The state environmental agency said it gave Chemours Co. a required 60-day notice before suspending a key permit needed by its chemical plant near Fayetteville that employs nearly 1,000 workers. The Fortune 500 company can't release any wastewater into the Cape Fear River without the permit. It's not clear whether losing the discharge permit would force the plant's shutdown.

A Chemours spokesman did not respond to requests for comment.

The river is the main source of the water utility serving about 200,000 people in and around Wilmington, about 100 miles (160 kilometers) downstream of the Chemours plant.

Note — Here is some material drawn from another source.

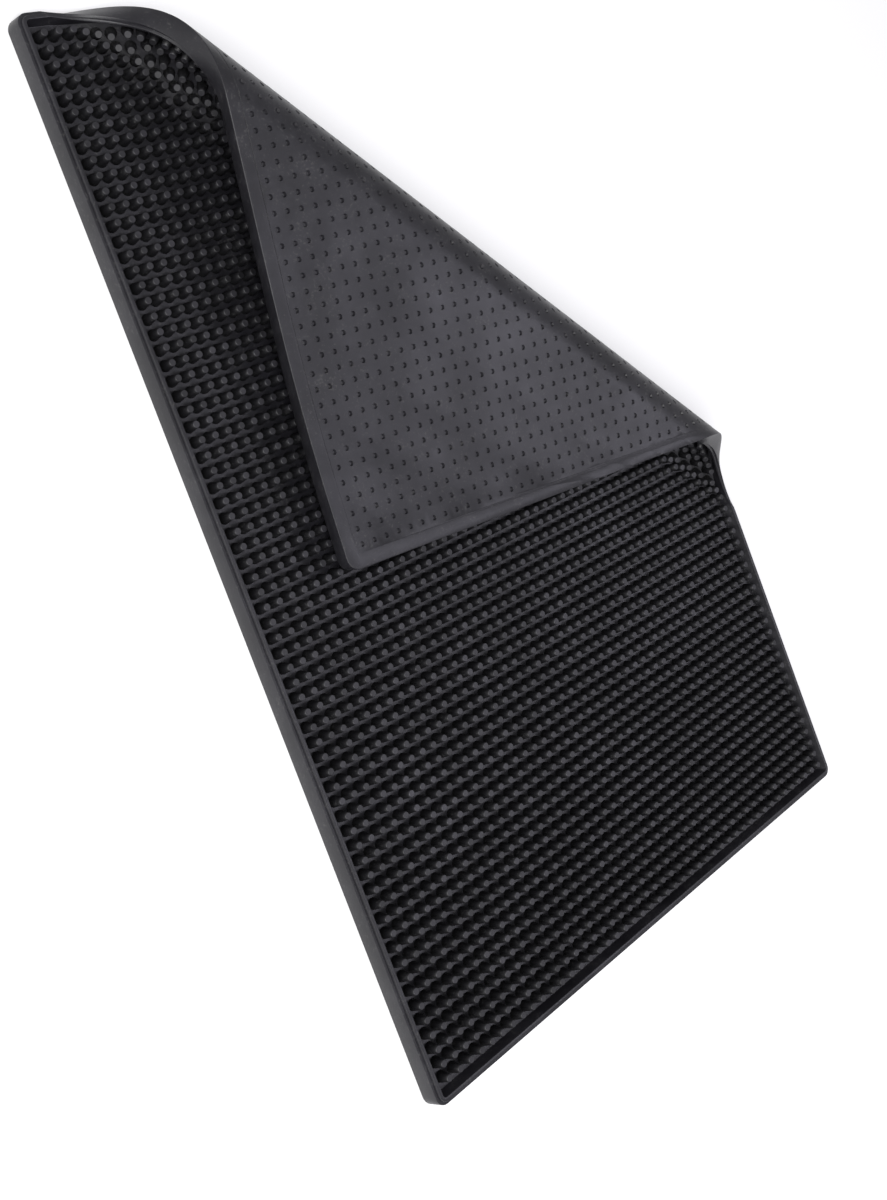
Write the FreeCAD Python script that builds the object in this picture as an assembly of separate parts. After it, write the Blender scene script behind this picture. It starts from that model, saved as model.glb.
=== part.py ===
import FreeCAD, Part
import math
import os
from FreeCAD import Placement, Rotation, Vector

# Bar service mat: one rubber moulding with a raised rim and a field of nubs,
# lying on its smooth underside with one corner folded back over the nubs.
# Millimetres. +Z is up, X runs along the short side and Y along the long side.
# The origin is the centre of the flat mat's underside.
#
# The rubber bends along hinge lines on the underside. Each stretch between two
# hinge lines is a panel, so the mat is a flat base, a run of narrow bend panels
# and a folded flap. The solids are drawn flat and then carried to the folded pose.

# Overall sizes of the flat mat
MAT_WIDTH = 300.0
MAT_LENGTH = 450.0
CORNER_RADIUS = 6.0

# Floor of the mat and the nubs on it
FLOOR_THICKNESS = 3.5
NUB_COLUMNS = 45
NUB_ROWS = 70
NUB_HEIGHT = 6.0
NUB_FOOT_RADIUS = 2.5
NUB_TOP_RADIUS = 1.45
EDGE_TO_FIRST_NUB = 9.2

# Raised rim, seen as a section that starts at the outer edge of the underside.
# The outer wall ends at a narrow ledge, and a lip rises from the ledge's inner edge.
RIM_HEIGHT = 9.2
RIM_FOOT_WIDTH = 4.6
RIM_OUTER_DRAFT = 0.6
RIM_INNER_DRAFT = 0.9
LEDGE_WIDTH = 1.3
LIP_RISE = 1.2
LIP_DRAFT = 0.2

# Fold of the corner, measured from that corner along the two edges it joins
BACK_EDGE_BEND_START = 289.0
BACK_EDGE_BEND_END = 191.0
RIGHT_EDGE_BEND_START = 301.0
RIGHT_EDGE_BEND_END = 206.0
BEND_HINGES = 12
BEND_ANGLE = 193.0

# Slight reverse curve that lets the tip of the flap lie down
BACK_EDGE_SETTLE_START = 120.0
BACK_EDGE_SETTLE_END = 21.0
RIGHT_EDGE_SETTLE_START = 204.0
RIGHT_EDGE_SETTLE_END = 145.0
SETTLE_HINGES = 3
SETTLE_ANGLE = -10.0

# Free gap between neighbouring panels at a hinge line
PANEL_CLEARANCE = 0.3

# A panel leaves off a cut nub when it would hold less than this share of it
SMALLEST_NUB_SHARE = 0.15

# The floor is drawn in bands of this many rows of nubs, so no face has too many holes
ROWS_PER_BAND = 5

# The rim of the flat base is cut into its four sides along the corners' mitres
QUARTER_TURN = 90.0
MITRE_ANGLE = 45.0

HALF_WIDTH = MAT_WIDTH / 2.0
HALF_LENGTH = MAT_LENGTH / 2.0
COLUMN_PITCH = (MAT_WIDTH - 2.0 * EDGE_TO_FIRST_NUB) / (NUB_COLUMNS - 1)
ROW_PITCH = (MAT_LENGTH - 2.0 * EDGE_TO_FIRST_NUB) / (NUB_ROWS - 1)
FIRST_NUB_X = EDGE_TO_FIRST_NUB - HALF_WIDTH
FIRST_NUB_Y = EDGE_TO_FIRST_NUB - HALF_LENGTH

# Cutting tools reach past the mat on every side
REACH = 2.0 * (MAT_WIDTH + MAT_LENGTH)
UP = Vector(0, 0, 1)


class Hinge:
    """A straight line on the underside where two panels of the mat meet."""

    def __init__(self, back_distance, right_distance, angle):
        self.back = Vector(HALF_WIDTH - back_distance, HALF_LENGTH, 0)
        self.right = Vector(HALF_WIDTH, HALF_LENGTH - right_distance, 0)
        self.angle = angle
        self.along = (self.right - self.back).normalize()
        self.toward_corner = UP.cross(self.along)

    def depth(self, point):
        """Distance of a flat point past the line, toward the folded corner."""
        return (point - self.back).dot(self.toward_corner)

    def frame(self):
        """Placement with x along the line, y toward the corner and z up."""
        turn = Rotation(self.along, self.toward_corner, UP, "XYZ")
        return Placement(self.back, turn)

    def fold(self):
        """Placement that turns everything past the line into its folded pose."""
        turn = Rotation(self.along, self.angle)
        return Placement(self.back - turn.multVec(self.back), turn)


def spaced(first, last, count):
    """Middles of count equal steps between two distances."""
    step = (last - first) / count
    return [first + (index + 0.5) * step for index in range(count)]


def hinge_run(back_span, right_span, count, total_angle):
    """Evenly spaced hinges that share one total angle."""
    backs = spaced(back_span[0], back_span[1], count)
    rights = spaced(right_span[0], right_span[1], count)
    return [Hinge(back, right, total_angle / count) for back, right in zip(backs, rights)]


def all_hinges():
    """Every hinge line in order from the flat base to the tip of the flap."""
    bend = hinge_run(
        (BACK_EDGE_BEND_START, BACK_EDGE_BEND_END),
        (RIGHT_EDGE_BEND_START, RIGHT_EDGE_BEND_END),
        BEND_HINGES,
        BEND_ANGLE,
    )
    settle = hinge_run(
        (BACK_EDGE_SETTLE_START, BACK_EDGE_SETTLE_END),
        (RIGHT_EDGE_SETTLE_START, RIGHT_EDGE_SETTLE_END),
        SETTLE_HINGES,
        SETTLE_ANGLE,
    )
    return bend + settle


def half_space(hinge, past_line):
    """Block on one side of a hinge line, leaned so that folded panels keep their gap."""
    lean = max(hinge.angle, 0.0) / 2.0
    side = 1.0 if past_line else -1.0
    block = Part.makeBox(2.0 * REACH, REACH, 2.0 * REACH)
    block.translate(Vector(-REACH, 0.0 if past_line else -REACH, -REACH))
    block.rotate(Vector(0, 0, 0), Vector(1, 0, 0), side * lean)
    block.translate(Vector(0, -side * PANEL_CLEARANCE / 2.0, 0))
    block.Placement = hinge.frame().multiply(block.Placement)
    return block


def trim_to_panel(shape, before, after):
    """Part of a flat shape that lies between two hinge lines."""
    if before is not None:
        shape = shape.cut(half_space(before, False))
    if after is not None and shape.Solids:
        shape = shape.cut(half_space(after, True))
    return shape


def rounded_outline(inset, height):
    """Closed outline of the mat, moved inward and raised."""
    x = HALF_WIDTH - inset
    y = HALF_LENGTH - inset
    radius = CORNER_RADIUS - inset
    bend = radius * (1.0 - math.sqrt(0.5))
    edges = []
    for quarter in range(4):
        sx = (1, -1, -1, 1)[quarter]
        sy = (1, 1, -1, -1)[quarter]
        on_side = Vector(sx * x, sy * (y - radius), height)
        on_end = Vector(sx * (x - radius), sy * y, height)
        middle = Vector(sx * (x - bend), sy * (y - bend), height)
        first, last = (on_side, on_end) if sx * sy > 0 else (on_end, on_side)
        if edges:
            edges.append(Part.LineSegment(edges[-1].lastVertex().Point, first).toShape())
        edges.append(Part.Arc(first, middle, last).toShape())
    edges.append(Part.LineSegment(edges[-1].lastVertex().Point, edges[0].firstVertex().Point).toShape())
    return Part.Wire(edges)


def tapered_block(low_inset, low_z, high_inset, high_z):
    """Solid between two outlines of the mat at different heights."""
    low = rounded_outline(low_inset, low_z)
    high = rounded_outline(high_inset, high_z)
    return Part.makeLoft([low, high], True, True)


def flat_rim():
    """The raised rim as one closed ring, before it is cut into panels."""
    ledge_z = RIM_HEIGHT - LIP_RISE
    lip_inset = RIM_OUTER_DRAFT + LEDGE_WIDTH
    wall = tapered_block(0.0, 0.0, RIM_OUTER_DRAFT, ledge_z)
    lip = tapered_block(lip_inset, ledge_z, lip_inset + LIP_DRAFT, RIM_HEIGHT)
    well = tapered_block(RIM_FOOT_WIDTH, 0.0, RIM_FOOT_WIDTH, FLOOR_THICKNESS)
    mouth = tapered_block(RIM_FOOT_WIDTH, FLOOR_THICKNESS, RIM_FOOT_WIDTH - RIM_INNER_DRAFT, RIM_HEIGHT)
    return wall.fuse(lip).cut(well).cut(mouth)


def nub_centres():
    """Middles of all nubs on the flat mat, at floor level."""
    return [
        Vector(FIRST_NUB_X + column * COLUMN_PITCH, FIRST_NUB_Y + row * ROW_PITCH, FLOOR_THICKNESS)
        for row in range(NUB_ROWS)
        for column in range(NUB_COLUMNS)
    ]


def floor_bands():
    """The flat floor in side-by-side bands, each a few rows of nubs deep."""
    floor = tapered_block(RIM_FOOT_WIDTH, 0.0, RIM_FOOT_WIDTH, FLOOR_THICKNESS)
    seams = [-HALF_LENGTH]
    for row in range(ROWS_PER_BAND, NUB_ROWS, ROWS_PER_BAND):
        seams.append(FIRST_NUB_Y + (row - 0.5) * ROW_PITCH)
    seams.append(HALF_LENGTH)
    bands = []
    for low, high in zip(seams, seams[1:]):
        block = Part.makeBox(MAT_WIDTH, high - low, 3.0 * FLOOR_THICKNESS)
        block.translate(Vector(-HALF_WIDTH, low, -FLOOR_THICKNESS))
        bands.append(floor.common(block))
    return bands


def touches_panel(centre, before, after):
    """Whether a nub's foot reaches into the panel between two hinge lines."""
    if before is not None and before.depth(centre) < -NUB_FOOT_RADIUS:
        return False
    return after is None or after.depth(centre) < NUB_FOOT_RADIUS


def floor_panel(before, after):
    """Floor of one panel with its share of the nubs, drawn flat."""
    bands = [trim_to_panel(band, before, after) for band in floor_bands()]
    pieces = [band for band in bands if band.Solids]
    lean_room = NUB_FOOT_RADIUS + NUB_HEIGHT
    for centre in nub_centres():
        if not touches_panel(centre, before, after):
            continue
        nub = Part.makeCone(NUB_FOOT_RADIUS, NUB_TOP_RADIUS, NUB_HEIGHT, centre)
        near_start = before is not None and before.depth(centre) < lean_room
        near_end = after is not None and after.depth(centre) > -lean_room
        share = trim_to_panel(nub, before, after) if near_start or near_end else nub
        if share.Volume > SMALLEST_NUB_SHARE * nub.Volume:
            pieces.append(share)
    return pieces[0].multiFuse(pieces[1:])


def rim_side(ring, mitre_point, quarter_turns):
    """Length of the base's rim that lies between two mitres that meet at a point."""
    block = Part.makeBox(REACH, REACH, RIM_HEIGHT)
    block.rotate(Vector(0, 0, 0), UP, quarter_turns * QUARTER_TURN - MITRE_ANGLE)
    block.translate(mitre_point)
    return ring.common(block)


def write(name, shape):
    """Save one node."""
    shape.exportStep("parts/" + name + ".step")


def base_parts(first_hinge):
    """Nodes of the part of the mat that stays flat."""
    parts = {"base_panel": floor_panel(None, first_hinge)}
    rest = trim_to_panel(flat_rim(), None, first_hinge)
    offset = HALF_LENGTH - HALF_WIDTH
    sides = (
        ("rim_right", Vector(0, -offset, 0), 0),
        ("rim_back", Vector(0, offset, 0), 1),
        ("rim_front", Vector(0, -offset, 0), 3),
    )
    for name, mitre_point, quarter_turns in sides:
        side = rim_side(rest, mitre_point, quarter_turns)
        rest = rest.cut(side)
        parts[name] = side
    parts["rim_left"] = rest
    return parts


def panel_name(number):
    """Name of the panel after a hinge, counted from one."""
    if number < BEND_HINGES:
        return "bend_" + str(number)
    return "flap_" + str(number - BEND_HINGES + 1)


def main():
    """Draw every panel flat, fold it and save it."""
    os.makedirs("parts", exist_ok=True)
    hinges = all_hinges()
    for name, shape in base_parts(hinges[0]).items():
        write(name, shape)
    ring = flat_rim()
    folded = Placement()
    for number, before in enumerate(hinges, start=1):
        after = hinges[number] if number < len(hinges) else None
        folded = folded.multiply(before.fold())
        floor = floor_panel(before, after)
        rim = trim_to_panel(ring, before, after)
        for kind, shape in (("panel", floor), ("rim", rim)):
            shape.Placement = folded.multiply(shape.Placement)
            write(panel_name(number) + "_" + kind, shape)


main()
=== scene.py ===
"""Bar service mat, a black rubber moulding with one corner folded back over its nubs."""

import logging
import math
import random
from dataclasses import dataclass, field
from enum import Enum
from typing import Any, Optional, Union

import bmesh
import bpy
from mathutils import Matrix, Vector


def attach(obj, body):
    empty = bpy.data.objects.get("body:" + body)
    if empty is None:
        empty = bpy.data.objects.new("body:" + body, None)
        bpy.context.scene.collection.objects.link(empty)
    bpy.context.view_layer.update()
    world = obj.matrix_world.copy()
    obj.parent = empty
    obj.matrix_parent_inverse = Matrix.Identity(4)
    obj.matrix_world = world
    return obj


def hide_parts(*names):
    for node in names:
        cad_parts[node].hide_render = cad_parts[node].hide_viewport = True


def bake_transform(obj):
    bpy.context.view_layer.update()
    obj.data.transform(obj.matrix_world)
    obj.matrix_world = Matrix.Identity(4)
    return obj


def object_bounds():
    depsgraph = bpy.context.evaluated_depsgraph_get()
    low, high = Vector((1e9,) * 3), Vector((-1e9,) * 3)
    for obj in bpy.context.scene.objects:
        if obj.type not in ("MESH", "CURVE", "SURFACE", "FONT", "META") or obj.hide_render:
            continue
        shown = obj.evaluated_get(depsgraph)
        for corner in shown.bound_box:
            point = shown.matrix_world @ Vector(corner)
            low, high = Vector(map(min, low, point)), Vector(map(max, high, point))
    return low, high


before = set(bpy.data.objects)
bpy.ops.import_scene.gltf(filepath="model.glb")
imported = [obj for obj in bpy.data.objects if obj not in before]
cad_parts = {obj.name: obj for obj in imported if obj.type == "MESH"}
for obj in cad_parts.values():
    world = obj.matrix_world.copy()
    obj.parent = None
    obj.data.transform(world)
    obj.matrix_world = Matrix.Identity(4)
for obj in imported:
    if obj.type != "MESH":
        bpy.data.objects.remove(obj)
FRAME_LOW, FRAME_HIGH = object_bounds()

LOG = logging.getLogger("service_mat")
MM = 0.001
UP = Vector((0.0, 0.0, 1.0))
NUB_RISE = "rise"
NUB_TONE = "tone"


# --------------------------------------------------------------------------- sizes and fold


@dataclass(frozen=True)
class MatSizes:
    """Sizes of the flat mat, in metres. Its underside is at height 0, its middle at the origin."""

    width: float = FRAME_HIGH.x - FRAME_LOW.x
    length: float = FRAME_HIGH.y - FRAME_LOW.y
    corner_radius: float = 5.2 * MM
    floor: float = 3.5 * MM
    columns: int = 45
    rows: int = 70
    nub_height: float = 6.0 * MM
    nub_foot_radius: float = 2.5 * MM
    nub_top_radius: float = 1.45 * MM
    edge_to_first_nub: float = 9.2 * MM
    wall_height: float = 8.0 * MM
    outer_draft: float = 0.6 * MM
    ledge_width: float = 1.3 * MM
    lip_rise: float = 1.2 * MM
    lip_draft: float = 0.2 * MM
    lip_width: float = 1.6 * MM
    inner_draft: float = 0.9 * MM

    @property
    def pitch(self) -> tuple[float, float]:
        """Distance between nub middles.

        Returns:
            The distance along X and the distance along Y.
        """
        across = (self.width - 2.0 * self.edge_to_first_nub) / (self.columns - 1)
        along = (self.length - 2.0 * self.edge_to_first_nub) / (self.rows - 1)
        return across, along

    @property
    def rim_height(self) -> float:
        """Height of the lip's top above the underside."""
        return self.wall_height + self.lip_rise

    def nub_centres(self) -> list[Vector]:
        """Set out the nubs on the flat mat, row by row.

        Returns:
            Their middles, at floor level.
        """
        across, along = self.pitch
        first = Vector((-self.width / 2.0, -self.length / 2.0, self.floor))
        first += Vector((self.edge_to_first_nub, self.edge_to_first_nub, 0.0))
        return [
            first + Vector((column * across, row * along, 0.0))
            for row in range(self.rows)
            for column in range(self.columns)
        ]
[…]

The Department of Environmental Quality notified Chemours that it's taking action because the Wilmington, Delaware-based company didn't adequately disclose releases of GenX, an unregulated and little-studied compound used to make Teflon.

Only after a North Carolina State University researcher's findings were publicized in June by news organizations did Chemours inform the state agency that GenX byproducts had been discharged into the river for decades, DEQ said in a letter to the company Tuesday.

Also Tuesday, Attorney General Josh Stein's office began seeking a state court order to stop the discharges.

Federal prosecutors last month issued a subpoena demanding documents, research and monitoring data from the state agency as they investigate Chemours' chemical releases.

GenX has been used since 2009 to make Teflon and other non-stick products, replacing the suspected carcinogen PFOA. There are no federal health standards for GenX. The U.S. Environmental Protection Agency classifies it as an "emerging contaminant" to be studied.

DuPont spun off Chemours two years ago. In February, DuPont and Chemours agreed to pay nearly $671 million to settle 3,500 lawsuits related to the release of PFOA from a Parkersburg, West Virginia, plant more than a decade ago. That was two months after a federal jury determined DuPont should pay $2 million to an Ohio man who says he got testicular cancer because of the company's negligence over PFOA.

GenX is part of a broader problem of chemicals deployed into industrial production before their risks are clear. For example, researchers are increasingly finding a likely human carcinogen called 1,4-dioxane in water supplies in North Carolina and dozens of other states.